Há anos que defendo o poder do atravessamento, e sempre ressalvo o quanto essa interlocução foi fundamental para que a Pequena Companhia de Teatro chegasse onde chegou: a lugar nenhum. Minha defesa insiste em frisar o quanto o intercâmbio encurta os caminhos, atalha soluções para os problemas, gera potência criativa, favorece a sustentabilidade. Um exemplo que dou sempre: para que passar dias tentando resolver um problema de gestão do nosso grupo, inventando soluções, quebrando a cabeça, se bastariam duas ou três ligações para coletivos amigos, e perguntar como resolveram essas questões. Todos já passaram pelas mesmas coisas, e nossos pares têm as mais diversas soluções para os mais improváveis problemas. Esse é o poder do atravessamento.

Minha obsessão pelo desvelamento provocado pela conversa fez com que eu desenvolvesse uma ideia que a Pequena Companhia de Teatro passará a chamar de Cozinha Teatral. Não vou dar detalhes disso agora, mas o que esse projeto busca é gerar maior intimidade na relação dialógica. Em Mossoró conseguimos isso, em alguns momentos. Quanto de verdade contamos nos nossos encontros com grupos amigos? Quanto escondemos das nossas falências? O que gostaria de perguntar para os meus pares e a vergonha não deixa? Como falar das amarguras mais íntimas?

Tenho sido um provocador de constrangimentos, mas percebo que tem funcionado. Em Mossoró experimentamos isso. Revelar a falha, contar as agruras, saborear a inveja, desmascarar a empáfia, confidenciar as dores – em um dos encontros vivi um dos momentos mais tocantes da minha vida no relato de uma querida amiga, ao tratar das angústias provocadas pelo desejo de viver de teatro. Temas espinhosos mesmo! Dinheiro, relacionamento, abandono, traição; temas tão cabeludos que chegam a ruborizar o sujeito mais frio, insensível e tosco do planeta: eu.

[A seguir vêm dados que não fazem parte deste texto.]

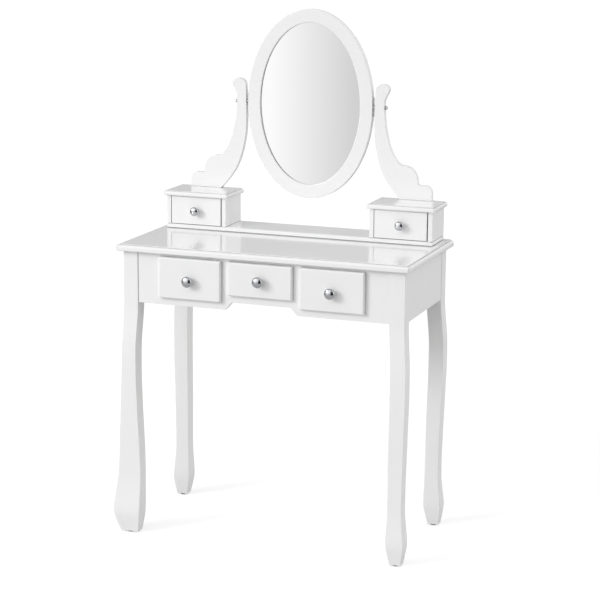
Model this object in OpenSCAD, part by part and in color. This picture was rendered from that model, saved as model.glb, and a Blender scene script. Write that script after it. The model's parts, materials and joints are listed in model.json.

Tudo em prol do teatro de grupo. Do diálogo entre grupos de teatro. Da consolidação de um atravessamento eficaz entre coletivos. Tudo em prol do fortalecimento de uma teia de afetos que defendo em uma das postagens mais populares e mais lidas deste blog: Entretecendo a teia da revolução – oito anos lendo o blog e você ainda não sabe que se o título está em vermelho é porque o link da postagem está escondido atrás das palavrinhas esperando você clicar? 

Em tempos de crise como o que estamos vivendo, a experiência dos nossos pares é um dos principais patrimônios de que dispomos para achar soluções, comparar realidades, executar planos, desenvolver visão estratégica; mas essa experiência precisa ser apresentada sem simulacros, honestamente, generosamente, para que a vivência seja instrumento de potência e não de falsa glória. A interlocução não pode se tornar a locução das nossas vaidades. Sejamos verdadeiros, para que a verdade construa pontes de comunicação, laços de realidades, convergência de eficácia. Quanto mais eficazes forem os grupos de teatro do país maior será a resistência da teia formada por eles.

Minha reflexão hoje é universal, motivo pelo qual evito personalizar, particularizar. Os nomes, os afetos, os cuidados não caberiam em uma única postagem, por isso minha opção em falar de grupos, de coletivos, daquilo que sustenta o fazer teatral do país. É o conhecimento e reconhecimento de nós mesmos, o entendimento das nossas diferenças e referências, o intercâmbio de expertises, e a generosidade entre partes do mesmo todo que acentuam a força do teatro de grupo como sinônimo de resistência socio-político-cultural. Dialoguemos.